When Westark College joined the University of Arkansas system and set to transition to a four-year institution, the college was no longer eligible to receive millage revenue. Sebastian County voters approved a ¼-cent sales tax to go into effect Jan. 1, 2002, the same day the institution became the University of Arkansas at Fort Smith in order to help fund the transition and growth of the university. That sales tax sunsets Jan. 1, 2022. Arkansas Act 1087 of 2013 gave UAFS the authority to request a sales-tax extension for 10 years.

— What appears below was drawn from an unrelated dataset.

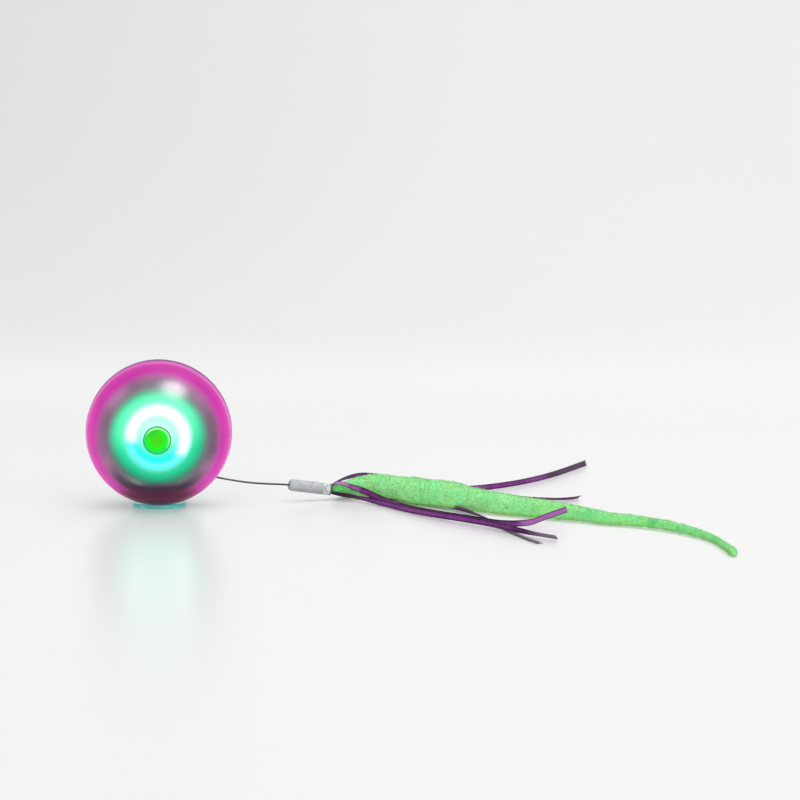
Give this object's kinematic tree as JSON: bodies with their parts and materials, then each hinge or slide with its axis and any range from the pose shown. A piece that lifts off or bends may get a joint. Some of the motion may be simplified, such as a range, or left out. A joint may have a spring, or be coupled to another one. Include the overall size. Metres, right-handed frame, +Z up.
{
  "type": "rolling light-up cat ball with plush tail",
  "caption": "Self-rolling light-up cat ball on a clear foot ring: two frosted domes turn on a fixed core that drags a wire with a plush worm and satin ribbons.",
  "frame": {"origin": "on the floor under the middle of the ball, which is the middle of the foot ring's underside", "axes": "+Z up, -Y towards the front with the power button, +X towards the side that the tail leaves; the domes turn about the level axle along Y"},
  "size_m": [0.311, 0.3399, 0.0765],
  "materials": {
    "clear_teal_plastic": "clear moulded plastic, lightly tinted",
    "magenta_plastic": "frosted translucent moulding",
    "white_plastic": "moulded",
    "plum_plastic": "moulded",
    "pale_plastic": "moulded, diffusing",
    "opal_plastic": "opal light guide",
    "white_board": "solder mask",
    "green_board": "solder mask",
    "grey_plastic": "moulded gear, fine grain",
    "gear_plastic": "moulded gear",
    "green_trim_plastic": "moulded, satin",
    "green_button_plastic": "moulded, satin",
    "green_silicone": "matt silicone",
    "black_plastic": "moulded",
    "steel": "plain",
    "motor_steel": "drawn can",
    "socket_steel": "plated shell",
    "brass": "plain",
    "battery_wrap": "shrink wrap",
    "black_wire_coat": "coated spring wire",
    "light_grey_plastic": "moulded sleeve",
    "green_plush": "short plush pile",
    "purple_satin": "satin ribbon"
  },
  "bodies": {
    "foot": {"foot_ring": "clear_teal_plastic"},
    "core": {"core_front_half": "white_plastic", "core_rear_half": "white_plastic", "core_screws": "steel", "seam_ring": "plum_plastic", "tail_pin": "steel", "front_light_plate": "pale_plastic", "rear_light_plate": "pale_plastic", "front_led_board": "white_board", "rear_led_board": "white_board", "front_light_ring": "opal_plastic", "rear_light_ring": "opal_plastic", "front_motor": "motor_steel", "rear_motor": "motor_steel", "front_gearbox": "brass", "rear_gearbox": "brass", "front_bezel": "green_trim_plastic", "rear_bezel": "green_trim_plastic", "button_spring": "steel", "power_switch": "black_plastic", "charging_socket": "socket_steel", "battery": "battery_wrap", "main_board": "green_board"},
    "front_wheel": {"front_dome": "magenta_plastic", "front_ring_gear": "grey_plastic"},
    "rear_wheel": {"rear_dome": "magenta_plastic", "rear_ring_gear": "grey_plastic"},
    "front_drive": {"front_output_shaft": "steel", "front_pinion": "gear_plastic"},
    "rear_drive": {"rear_output_shaft": "steel", "rear_pinion": "gear_plastic"},
    "button": {"power_button": "green_button_plastic"},
    "plug": {"port_plug": "green_silicone"},
    "tail": {"tail_eye": "steel", "tail_wire": "black_wire_coat", "ferrule": "light_grey_plastic", "plush_worm": "green_plush", "rear_ribbon": "purple_satin", "flat_ribbon": "purple_satin", "front_ribbon": "purple_satin", "lower_ribbon": "purple_satin", "under_ribbon": "purple_satin"}
  },
  "joints": [
    {"name": "core_lift", "type": "slide", "parent": "foot", "child": "core", "axis": [0, 0, 1], "range_m": [0, 0.04]},
    {"name": "front_wheel_spin", "type": "hinge", "parent": "core", "child": "front_wheel", "pos_m": [0, 0, 0.0385], "axis": [0, 1, 0], "continuous": true},
    {"name": "rear_wheel_spin", "type": "hinge", "parent": "core", "child": "rear_wheel", "pos_m": [0, 0, 0.0385], "axis": [0, 1, 0], "continuous": true},
    {"name": "front_pinion_spin", "type": "hinge", "parent": "core", "child": "front_drive", "pos_m": [-0.00947, 0, 0.0182], "axis": [0, 1, 0], "continuous": true},
    {"name": "rear_pinion_spin", "type": "hinge", "parent": "core", "child": "rear_drive", "pos_m": [0.00947, 0, 0.0182], "axis": [0, 1, 0], "continuous": true},
    {"name": "button_press", "type": "slide", "parent": "core", "child": "button", "axis": [0, 1, 0], "range_m": [0, 0.0008], "stiffness_N_per_m": 800, "springref_m": -0.001, "deforming": ["button_spring"]},
    {"name": "port_plug_pull", "type": "slide", "parent": "core", "child": "plug", "axis": [0, 1, 0], "range_m": [0, 0.006]},
    {"name": "tail_lift", "type": "hinge", "parent": "core", "child": "tail", "pos_m": [0.02251, 0, 0.01646], "axis": [0, -1, 0], "range_deg": [0, 60]}
  ],
  "couplings": [
    {"joint": "front_pinion_spin", "follows": "front_wheel_spin", "ratio": 5.6667},
    {"joint": "rear_pinion_spin", "follows": "rear_wheel_spin", "ratio": 5.6667}
  ]
}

“(The results) speaks to the fact that voters believed what they were sold, that this was a temporary tax and that they believe we have done our obligation and now it is time for the state to pick up its responsibility as it has for the University of Arkansas at Fayetteville, the University of Arkansas at Pine Bluff and the University of Arkansas at Little Rock,” said Fort Smith Attorney Joey McCutchen, who represented the Citizens Against Unfair Taxes, a group formed against the tax.

McCutchen said the tax was regressive and hit the working poor, families putting food on the table for children and the elderly the most. McCutchen also said Tuesday’s results showed that voters want transparency and accountability for their taxes. He said the tax has brought in more than $75 million over the past 20 years and people want to know what the university has done with that money.

UAFS has used sales tax dollars to help fund many renovations and additions needed for a four-year university, UAFS Chancellor Dr. Terisa Riley previously said. The funds also have provided the ability to improve and create facilities that are required for four-year degree programs such as laboratories, academic success center, and other outstanding facilities, Riley said.

McCutchen said the vote against the tax was not a vote against the university.

“We have always supported the university. We continue to support the university,” McCutchen said. “This has never been about an economic engine. We believe the university provides jobs, stimulates the economy and puts dollars back in the community, and we believe it will continue to do that. It just just needs to do so without the community paying the bill.”

Riley said the university will regroup and consider their options, one of which could be to hold a special election to take the question before the voters again. As long as voters approve the tax extension by September 2021, it can continue for 10 more years, she said. She does not know if that will happen. It is merely a question her team will need to consider, she said.

“It was a tough situation. I am not allowed to advocate for the tax. I can only give information,” Riley said. “Coming to the voters during a global pandemic is tough. They are worried about their income and every penny counts. And it will continue to do so for the students at UAFS.”